With regards to the etymology, _Amen_ is a word derivative from the Hebrew verb _aman_ which means "to strengthen" or "affirm." We might not roll it off the tongue like the ancient Hebrew speaker, but "Amen" is one of few words to directly pass from original Hebrew into church liturgy. 

Anybody know what the Psalmist means by "Selah"? I'm all ears?

[Edited on 3-19-2005 by Puritanhead]


----------



## pastorway (Mar 18, 2005)

Amen literally translated means "So be it."

Selah is a musical term used to denote a pause in singing while the instruments continue to be played after which singing resumes.

Phillip

[Edited on 3-18-05 by pastorway]


----------



## matthew11v25 (Mar 18, 2005)

> _Originally posted by pastorway_
> Amen literally translated means "So be it."
> 
> 
> [Edited on 3-18-05 by pastorway]



Agreed.

1 Cor. 14:16



> how will he who occupies the place of the uninformed say "Amen" at your giving of thanks, since he does not understand what you say?


----------



## VirginiaHuguenot (Mar 18, 2005)




----------



## tdowns (Mar 18, 2005)

*Amen*

 Thanks guys, now I have a nice topic of discussion tonight pre prayer with my son, as we're tucking into bed. I love that book, prayer, talk about the day, talk about God time with him.


----------



## Anton Bruckner (Mar 18, 2005)

Selah = pause, or shut up for a while :bigsmile: I think I like this Hebrew word.


----------



## C. Matthew McMahon (Mar 18, 2005)

> _Originally posted by Slippery_
> Selah = pause, or shut up for a while :bigsmile: I think I like this Hebrew word.
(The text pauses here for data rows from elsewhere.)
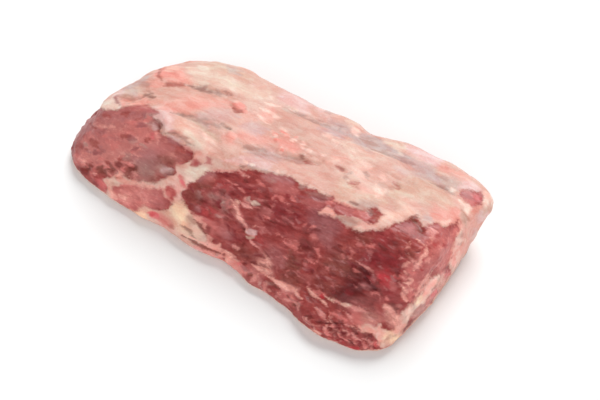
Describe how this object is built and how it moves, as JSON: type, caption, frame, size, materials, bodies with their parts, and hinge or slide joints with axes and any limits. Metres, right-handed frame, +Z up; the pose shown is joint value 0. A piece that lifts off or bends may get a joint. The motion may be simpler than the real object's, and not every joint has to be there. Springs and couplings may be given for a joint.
{
  "type": "raw beef ribeye roll",
  "caption": "Whole boneless raw beef ribeye roll lying rib side up: pale fat and silverskin on top, dark marbled lean down the long flank, and a clean cut face at one end.",
  "frame": {"origin": "middle of the roll's box, on the flat underside that it rests on", "axes": "+X along the roll's length towards the cut end, -Y towards the sloping lean flank, +Z up through the fat top"},
  "size_m": [0.398, 0.2088, 0.0766],
  "materials": {
    "raw_beef": "moist raw beef: pale cream and pink fat with silverskin on top, dark red marbled lean on the flank and ends, with a soft wet sheen"
  },
  "bodies": {
    "root": {"ribeye": "raw_beef"}
  },
  "joints": []
}
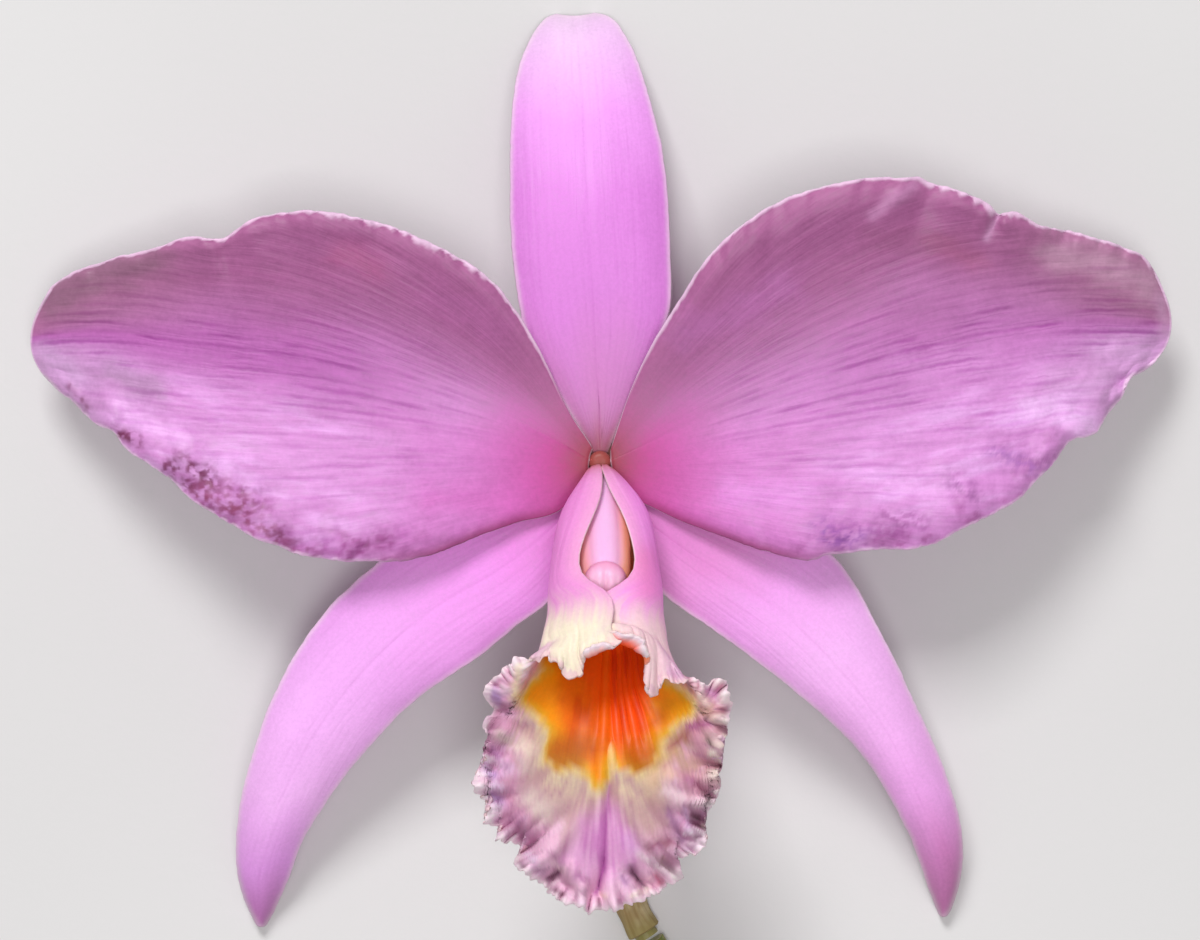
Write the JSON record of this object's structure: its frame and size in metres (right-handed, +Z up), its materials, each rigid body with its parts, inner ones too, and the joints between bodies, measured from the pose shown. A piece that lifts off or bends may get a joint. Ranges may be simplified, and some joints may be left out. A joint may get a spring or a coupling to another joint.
{
  "type": "cattleya orchid",
  "caption": "Cut cattleya orchid bloom lying face up: sepals behind broad petals, a frilled lip rolled round the column, and a bent ovary and stalk resting on the table.",
  "frame": {"origin": "middle of the flower's footprint on the surface it lies on", "axes": "+X from the left petal's tip to the right petal's tip as seen from above, +Y along the dorsal sepal, +Z up, out of the open flower"},
  "size_m": [0.1426, 0.128, 0.0436],
  "materials": {
    "sepal": "satin",
    "petal": "satin",
    "lip": "satin",
    "column": "satin",
    "anther_cap": "satin",
    "pollinia": "satin",
    "pedicel": "satin",
    "bract": "matte",
    "peduncle": "satin"
  },
  "bodies": {
    "root": {"dorsal_sepal": "sepal", "lateral_sepal_left": "sepal", "lateral_sepal_right": "sepal", "petal_left": "petal", "petal_right": "petal", "lip": "lip", "column": "column", "anther_cap": "anther_cap", "pollinarium": "pollinia", "ovary_pedicel": "pedicel", "floral_bract": "bract", "peduncle": "peduncle"}
  },
  "joints": []
}
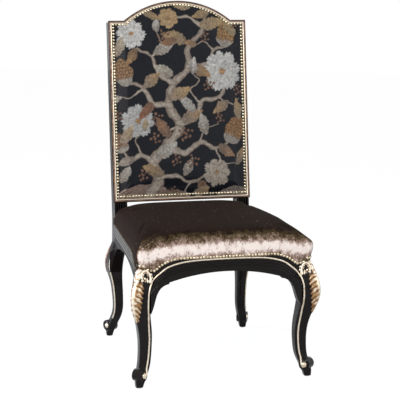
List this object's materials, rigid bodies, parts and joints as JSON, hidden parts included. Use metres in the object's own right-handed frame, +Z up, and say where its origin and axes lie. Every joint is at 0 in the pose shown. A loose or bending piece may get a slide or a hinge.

Depends on which way you want to go. The hebrew here is unclear, it could mean:

1) slow down the beat
or
2) pick up the beat.

How's that for clear!


----------



## Puritanhead (Mar 18, 2005)

I'm going to go _Selah_ for a while then I'll be back in the _Amen_ corner.


----------



## turmeric (Mar 18, 2005)

In the Greek NT the statements of Jesus which begin with "Verily, verily I say unto you..." literally read "Amen, amen, etc."


----------



## andreas (Mar 18, 2005)

Selah,the Hebrew word means to weigh,to measure,so whenever we see the word selah, we are to weigh or to measure the importance of what has been said.
andreas.


----------



## andreas (Mar 18, 2005)

***No deep greek or Hebrew meaning huh?***


The Hebrew root for the word Amen, means truth,so when you say to me the" Lord will punish the wicked" ,i say Amen,agreeing and confirming that what you just said is the truth.
andreas.


----------